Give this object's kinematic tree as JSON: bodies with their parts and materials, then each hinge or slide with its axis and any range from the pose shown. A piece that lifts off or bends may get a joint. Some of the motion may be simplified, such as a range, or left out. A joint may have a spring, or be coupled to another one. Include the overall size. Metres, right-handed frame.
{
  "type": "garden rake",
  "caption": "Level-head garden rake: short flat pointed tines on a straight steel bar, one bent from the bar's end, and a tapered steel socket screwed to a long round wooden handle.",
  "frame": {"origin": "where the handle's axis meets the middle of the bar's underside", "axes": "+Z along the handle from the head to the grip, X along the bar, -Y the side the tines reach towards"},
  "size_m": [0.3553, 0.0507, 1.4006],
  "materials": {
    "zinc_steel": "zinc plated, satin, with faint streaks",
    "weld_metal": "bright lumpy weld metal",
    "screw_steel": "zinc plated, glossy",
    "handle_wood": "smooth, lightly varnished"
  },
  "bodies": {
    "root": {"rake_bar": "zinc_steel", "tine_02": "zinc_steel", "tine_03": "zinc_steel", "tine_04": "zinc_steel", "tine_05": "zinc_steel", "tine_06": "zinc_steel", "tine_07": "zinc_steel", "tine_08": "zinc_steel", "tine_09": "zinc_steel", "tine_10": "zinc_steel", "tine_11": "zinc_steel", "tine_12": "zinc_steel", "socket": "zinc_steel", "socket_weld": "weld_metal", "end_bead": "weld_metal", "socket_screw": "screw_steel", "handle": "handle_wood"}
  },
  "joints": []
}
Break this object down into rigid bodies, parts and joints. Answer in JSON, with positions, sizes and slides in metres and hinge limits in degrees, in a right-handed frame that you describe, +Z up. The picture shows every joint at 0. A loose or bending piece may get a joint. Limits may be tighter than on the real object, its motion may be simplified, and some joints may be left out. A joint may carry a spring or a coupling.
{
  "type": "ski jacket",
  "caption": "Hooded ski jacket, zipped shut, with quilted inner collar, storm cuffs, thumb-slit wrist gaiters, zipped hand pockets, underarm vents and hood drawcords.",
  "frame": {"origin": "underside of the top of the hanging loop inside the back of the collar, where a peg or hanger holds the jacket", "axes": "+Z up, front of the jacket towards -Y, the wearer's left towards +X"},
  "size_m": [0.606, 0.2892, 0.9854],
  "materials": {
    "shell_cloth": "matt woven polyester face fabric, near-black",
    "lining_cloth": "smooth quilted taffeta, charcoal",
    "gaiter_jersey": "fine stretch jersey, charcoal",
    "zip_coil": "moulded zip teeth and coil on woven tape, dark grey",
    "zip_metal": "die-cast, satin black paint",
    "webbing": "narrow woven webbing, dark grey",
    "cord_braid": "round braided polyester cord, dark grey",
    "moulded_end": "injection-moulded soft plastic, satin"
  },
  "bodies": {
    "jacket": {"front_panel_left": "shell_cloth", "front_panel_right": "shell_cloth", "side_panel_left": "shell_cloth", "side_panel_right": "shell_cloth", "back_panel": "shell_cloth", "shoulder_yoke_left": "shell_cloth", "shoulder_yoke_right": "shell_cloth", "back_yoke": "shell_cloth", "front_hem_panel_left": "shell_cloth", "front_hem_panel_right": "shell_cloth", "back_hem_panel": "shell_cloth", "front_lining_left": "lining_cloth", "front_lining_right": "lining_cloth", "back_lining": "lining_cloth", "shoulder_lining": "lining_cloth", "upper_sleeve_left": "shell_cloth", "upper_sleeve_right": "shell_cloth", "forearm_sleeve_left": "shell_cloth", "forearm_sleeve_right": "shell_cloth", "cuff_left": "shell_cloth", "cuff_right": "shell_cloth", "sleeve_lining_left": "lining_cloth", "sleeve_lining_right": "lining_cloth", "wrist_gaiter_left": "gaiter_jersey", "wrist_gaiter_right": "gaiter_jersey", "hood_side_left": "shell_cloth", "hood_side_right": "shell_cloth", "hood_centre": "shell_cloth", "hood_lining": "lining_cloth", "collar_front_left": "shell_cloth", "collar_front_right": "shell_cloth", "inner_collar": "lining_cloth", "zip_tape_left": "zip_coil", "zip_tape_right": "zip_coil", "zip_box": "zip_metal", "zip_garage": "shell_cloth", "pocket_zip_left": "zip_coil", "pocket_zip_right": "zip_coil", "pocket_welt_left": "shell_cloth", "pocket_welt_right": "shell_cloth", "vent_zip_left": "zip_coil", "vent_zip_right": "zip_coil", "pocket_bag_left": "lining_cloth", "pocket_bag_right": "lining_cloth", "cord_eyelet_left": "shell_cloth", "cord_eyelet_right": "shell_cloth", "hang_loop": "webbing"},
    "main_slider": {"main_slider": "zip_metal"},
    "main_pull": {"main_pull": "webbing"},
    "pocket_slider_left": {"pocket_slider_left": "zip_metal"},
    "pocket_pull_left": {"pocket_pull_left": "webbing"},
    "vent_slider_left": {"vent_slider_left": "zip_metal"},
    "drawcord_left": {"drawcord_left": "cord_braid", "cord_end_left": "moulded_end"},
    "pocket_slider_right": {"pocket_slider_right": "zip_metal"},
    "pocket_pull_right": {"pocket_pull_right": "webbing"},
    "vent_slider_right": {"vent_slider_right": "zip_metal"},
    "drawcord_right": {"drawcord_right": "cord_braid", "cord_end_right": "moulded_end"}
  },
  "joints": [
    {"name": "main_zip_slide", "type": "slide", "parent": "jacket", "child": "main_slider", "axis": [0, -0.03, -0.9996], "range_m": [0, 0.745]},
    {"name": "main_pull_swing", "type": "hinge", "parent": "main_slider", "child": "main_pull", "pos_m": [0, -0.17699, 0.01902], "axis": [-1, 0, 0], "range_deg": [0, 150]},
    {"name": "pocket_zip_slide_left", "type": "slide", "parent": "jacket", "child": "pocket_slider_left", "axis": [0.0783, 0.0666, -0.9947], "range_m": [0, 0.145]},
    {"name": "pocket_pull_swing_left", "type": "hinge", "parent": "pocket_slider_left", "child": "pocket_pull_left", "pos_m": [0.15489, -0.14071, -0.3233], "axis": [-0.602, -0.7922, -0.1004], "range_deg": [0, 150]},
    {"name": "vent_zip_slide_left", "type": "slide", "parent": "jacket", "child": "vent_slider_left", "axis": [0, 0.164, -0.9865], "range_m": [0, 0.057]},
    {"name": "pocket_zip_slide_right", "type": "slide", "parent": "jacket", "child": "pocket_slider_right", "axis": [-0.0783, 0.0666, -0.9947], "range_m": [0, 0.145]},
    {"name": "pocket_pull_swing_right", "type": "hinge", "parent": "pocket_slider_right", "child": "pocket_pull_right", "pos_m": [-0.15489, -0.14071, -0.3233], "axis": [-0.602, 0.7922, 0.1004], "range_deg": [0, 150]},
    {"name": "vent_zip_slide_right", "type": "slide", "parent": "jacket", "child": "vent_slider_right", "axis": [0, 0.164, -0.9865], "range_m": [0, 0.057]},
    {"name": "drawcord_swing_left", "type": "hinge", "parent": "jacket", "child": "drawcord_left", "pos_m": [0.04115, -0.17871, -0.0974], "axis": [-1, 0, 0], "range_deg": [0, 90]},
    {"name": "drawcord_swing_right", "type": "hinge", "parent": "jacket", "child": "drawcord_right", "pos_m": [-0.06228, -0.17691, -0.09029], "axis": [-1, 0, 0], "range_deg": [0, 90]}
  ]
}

## Required task
Make a verbatim copy of every entry shown above.

## Written response
Give this object's kinematic tree as JSON: bodies with their parts and materials, then each hinge or slide with its axis and any range from the pose shown. A piece that lifts off or bends may get a joint. Some of the motion may be simplified, such as a range, or left out. A joint may have a spring, or be coupled to another one. Include the overall size. Metres, right-handed frame.
{
  "type": "garden rake",
  "caption": "Level-head garden rake: short flat pointed tines on a straight steel bar, one bent from the bar's end, and a tapered steel socket screwed to a long round wooden handle.",
  "frame": {"origin": "where the handle's axis meets the middle of the bar's underside", "axes": "+Z along the handle from the head to the grip, X along the bar, -Y the side the tines reach towards"},
  "size_m": [0.3553, 0.0507, 1.4006],
  "materials": {
    "zinc_steel": "zinc plated, satin, with faint streaks",
    "weld_metal": "bright lumpy weld metal",
    "screw_steel": "zinc plated, glossy",
    "handle_wood": "smooth, lightly varnished"
  },
  "bodies": {
    "root": {"rake_bar": "zinc_steel", "tine_02": "zinc_steel", "tine_03": "zinc_steel", "tine_04": "zinc_steel", "tine_05": "zinc_steel", "tine_06": "zinc_steel", "tine_07": "zinc_steel", "tine_08": "zinc_steel", "tine_09": "zinc_steel", "tine_10": "zinc_steel", "tine_11": "zinc_steel", "tine_12": "zinc_steel", "socket": "zinc_steel", "socket_weld": "weld_metal", "end_bead": "weld_metal", "socket_screw": "screw_steel", "handle": "handle_wood"}
  },
  "joints": []
}
Break this object down into rigid bodies, parts and joints. Answer in JSON, with positions, sizes and slides in metres and hinge limits in degrees, in a right-handed frame that you describe, +Z up. The picture shows every joint at 0. A loose or bending piece may get a joint. Limits may be tighter than on the real object, its motion may be simplified, and some joints may be left out. A joint may carry a spring or a coupling.
{
  "type": "ski jacket",
  "caption": "Hooded ski jacket, zipped shut, with quilted inner collar, storm cuffs, thumb-slit wrist gaiters, zipped hand pockets, underarm vents and hood drawcords.",
  "frame": {"origin": "underside of the top of the hanging loop inside the back of the collar, where a peg or hanger holds the jacket", "axes": "+Z up, front of the jacket towards -Y, the wearer's left towards +X"},
  "size_m": [0.606, 0.2892, 0.9854],
  "materials": {
    "shell_cloth": "matt woven polyester face fabric, near-black",
    "lining_cloth": "smooth quilted taffeta, charcoal",
    "gaiter_jersey": "fine stretch jersey, charcoal",
    "zip_coil": "moulded zip teeth and coil on woven tape, dark grey",
    "zip_metal": "die-cast, satin black paint",
    "webbing": "narrow woven webbing, dark grey",
    "cord_braid": "round braided polyester cord, dark grey",
    "moulded_end": "injection-moulded soft plastic, satin"
  },
  "bodies": {
    "jacket": {"front_panel_left": "shell_cloth", "front_panel_right": "shell_cloth", "side_panel_left": "shell_cloth", "side_panel_right": "shell_cloth", "back_panel": "shell_cloth", "shoulder_yoke_left": "shell_cloth", "shoulder_yoke_right": "shell_cloth", "back_yoke": "shell_cloth", "front_hem_panel_left": "shell_cloth", "front_hem_panel_right": "shell_cloth", "back_hem_panel": "shell_cloth", "front_lining_left": "lining_cloth", "front_lining_right": "lining_cloth", "back_lining": "lining_cloth", "shoulder_lining": "lining_cloth", "upper_sleeve_left": "shell_cloth", "upper_sleeve_right": "shell_cloth", "forearm_sleeve_left": "shell_cloth", "forearm_sleeve_right": "shell_cloth", "cuff_left": "shell_cloth", "cuff_right": "shell_cloth", "sleeve_lining_left": "lining_cloth", "sleeve_lining_right": "lining_cloth", "wrist_gaiter_left": "gaiter_jersey", "wrist_gaiter_right": "gaiter_jersey", "hood_side_left": "shell_cloth", "hood_side_right": "shell_cloth", "hood_centre": "shell_cloth", "hood_lining": "lining_cloth", "collar_front_left": "shell_cloth", "collar_front_right": "shell_cloth", "inner_collar": "lining_cloth", "zip_tape_left": "zip_coil", "zip_tape_right": "zip_coil", "zip_box": "zip_metal", "zip_garage": "shell_cloth", "pocket_zip_left": "zip_coil", "pocket_zip_right": "zip_coil", "pocket_welt_left": "shell_cloth", "pocket_welt_right": "shell_cloth", "vent_zip_left": "zip_coil", "vent_zip_right": "zip_coil", "pocket_bag_left": "lining_cloth", "pocket_bag_right": "lining_cloth", "cord_eyelet_left": "shell_cloth", "cord_eyelet_right": "shell_cloth", "hang_loop": "webbing"},
    "main_slider": {"main_slider": "zip_metal"},
    "main_pull": {"main_pull": "webbing"},
    "pocket_slider_left": {"pocket_slider_left": "zip_metal"},
    "pocket_pull_left": {"pocket_pull_left": "webbing"},
    "vent_slider_left": {"vent_slider_left": "zip_metal"},
    "drawcord_left": {"drawcord_left": "cord_braid", "cord_end_left": "moulded_end"},
    "pocket_slider_right": {"pocket_slider_right": "zip_metal"},
    "pocket_pull_right": {"pocket_pull_right": "webbing"},
    "vent_slider_right": {"vent_slider_right": "zip_metal"},
    "drawcord_right": {"drawcord_right": "cord_braid", "cord_end_right": "moulded_end"}
  },
  "joints": [
    {"name": "main_zip_slide", "type": "slide", "parent": "jacket", "child": "main_slider", "axis": [0, -0.03, -0.9996], "range_m": [0, 0.745]},
    {"name": "main_pull_swing", "type": "hinge", "parent": "main_slider", "child": "main_pull", "pos_m": [0, -0.17699, 0.01902], "axis": [-1, 0, 0], "range_deg": [0, 150]},
    {"name": "pocket_zip_slide_left", "type": "slide", "parent": "jacket", "child": "pocket_slider_left", "axis": [0.0783, 0.0666, -0.9947], "range_m": [0, 0.145]},
    {"name": "pocket_pull_swing_left", "type": "hinge", "parent": "pocket_slider_left", "child": "pocket_pull_left", "pos_m": [0.15489, -0.14071, -0.3233], "axis": [-0.602, -0.7922, -0.1004], "range_deg": [0, 150]},
    {"name": "vent_zip_slide_left", "type": "slide", "parent": "jacket", "child": "vent_slider_left", "axis": [0, 0.164, -0.9865], "range_m": [0, 0.057]},
    {"name": "pocket_zip_slide_right", "type": "slide", "parent": "jacket", "child": "pocket_slider_right", "axis": [-0.0783, 0.0666, -0.9947], "range_m": [0, 0.145]},
    {"name": "pocket_pull_swing_right", "type": "hinge", "parent": "pocket_slider_right", "child": "pocket_pull_right", "pos_m": [-0.15489, -0.14071, -0.3233], "axis": [-0.602, 0.7922, 0.1004], "range_deg": [0, 150]},
    {"name": "vent_zip_slide_right", "type": "slide", "parent": "jacket", "child": "vent_slider_right", "axis": [0, 0.164, -0.9865], "range_m": [0, 0.057]},
    {"name": "drawcord_swing_left", "type": "hinge", "parent": "jacket", "child": "drawcord_left", "pos_m": [0.04115, -0.17871, -0.0974], "axis": [-1, 0, 0], "range_deg": [0, 90]},
    {"name": "drawcord_swing_right", "type": "hinge", "parent": "jacket", "child": "drawcord_right", "pos_m": [-0.06228, -0.17691, -0.09029], "axis": [-1, 0, 0], "range_deg": [0, 90]}
  ]
}